JOB => Print, exactly as they stand, the lines from the start of the listing to the line containing "4, 0.6, np.random.default_rng(1))))", inclusive.
====== SOURCE DATA
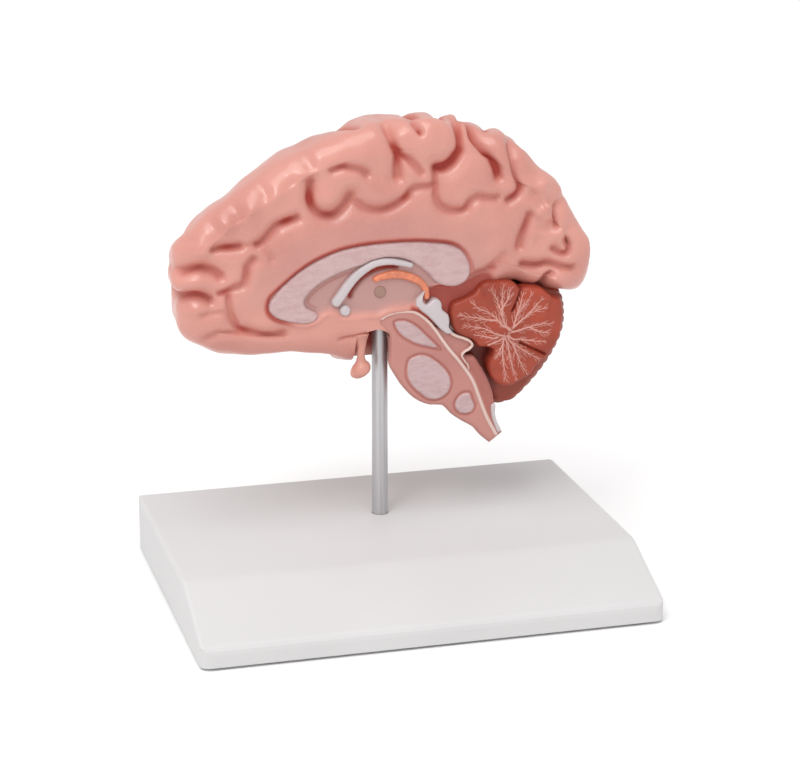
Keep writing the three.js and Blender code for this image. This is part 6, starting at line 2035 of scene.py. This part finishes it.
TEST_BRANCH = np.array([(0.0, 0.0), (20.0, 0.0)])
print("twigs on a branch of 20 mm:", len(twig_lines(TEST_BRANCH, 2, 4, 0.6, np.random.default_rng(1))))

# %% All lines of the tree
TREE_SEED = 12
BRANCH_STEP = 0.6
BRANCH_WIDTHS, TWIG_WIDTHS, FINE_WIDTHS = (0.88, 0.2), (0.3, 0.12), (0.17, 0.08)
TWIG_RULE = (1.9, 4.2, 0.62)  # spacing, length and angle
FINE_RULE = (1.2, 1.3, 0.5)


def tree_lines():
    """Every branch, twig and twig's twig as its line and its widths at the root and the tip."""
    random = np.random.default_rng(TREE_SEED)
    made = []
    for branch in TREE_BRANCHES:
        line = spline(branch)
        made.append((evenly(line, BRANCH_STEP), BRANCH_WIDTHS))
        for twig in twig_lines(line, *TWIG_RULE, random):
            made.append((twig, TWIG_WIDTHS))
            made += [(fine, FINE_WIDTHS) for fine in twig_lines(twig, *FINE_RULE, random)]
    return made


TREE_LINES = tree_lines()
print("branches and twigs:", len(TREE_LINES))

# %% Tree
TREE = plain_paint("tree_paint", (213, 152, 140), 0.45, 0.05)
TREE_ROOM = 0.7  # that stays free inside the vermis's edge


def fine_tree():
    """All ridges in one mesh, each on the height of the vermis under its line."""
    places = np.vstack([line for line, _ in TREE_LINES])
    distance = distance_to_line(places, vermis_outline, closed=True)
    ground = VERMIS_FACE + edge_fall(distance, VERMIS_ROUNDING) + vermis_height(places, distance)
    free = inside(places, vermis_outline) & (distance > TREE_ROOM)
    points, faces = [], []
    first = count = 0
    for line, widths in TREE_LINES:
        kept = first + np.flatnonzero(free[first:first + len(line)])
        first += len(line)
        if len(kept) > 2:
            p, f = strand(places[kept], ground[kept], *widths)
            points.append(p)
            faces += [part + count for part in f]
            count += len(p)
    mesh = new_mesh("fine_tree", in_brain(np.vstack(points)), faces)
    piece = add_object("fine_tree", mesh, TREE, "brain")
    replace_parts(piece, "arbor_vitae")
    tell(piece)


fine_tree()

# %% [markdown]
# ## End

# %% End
============
SOLVED PROBLEM =>
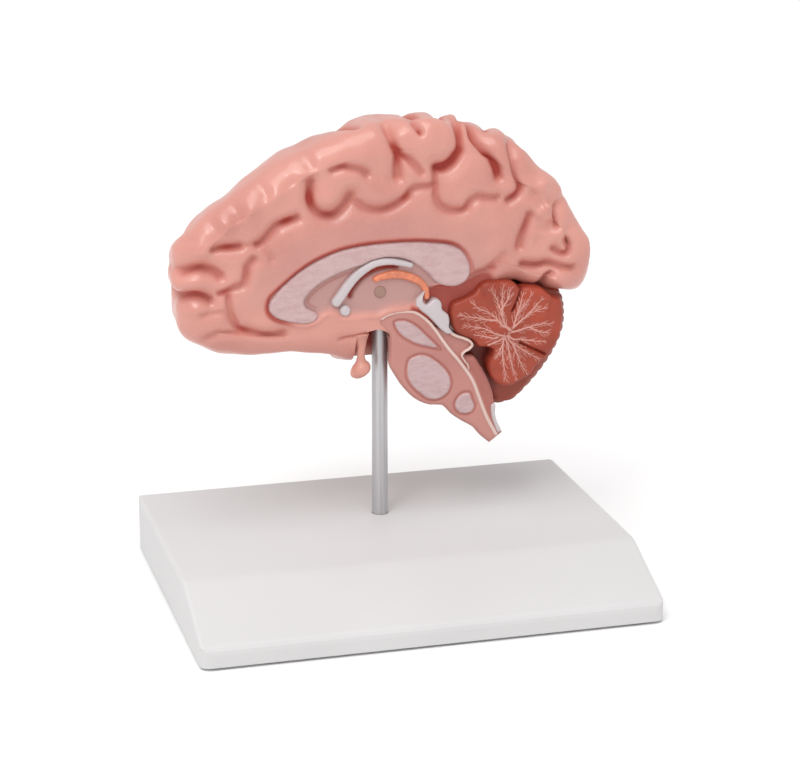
Keep writing the three.js and Blender code for this image. This is part 6, starting at line 2035 of scene.py. This part finishes it.
TEST_BRANCH = np.array([(0.0, 0.0), (20.0, 0.0)])
print("twigs on a branch of 20 mm:", len(twig_lines(TEST_BRANCH, 2, 4, 0.6, np.random.default_rng(1))))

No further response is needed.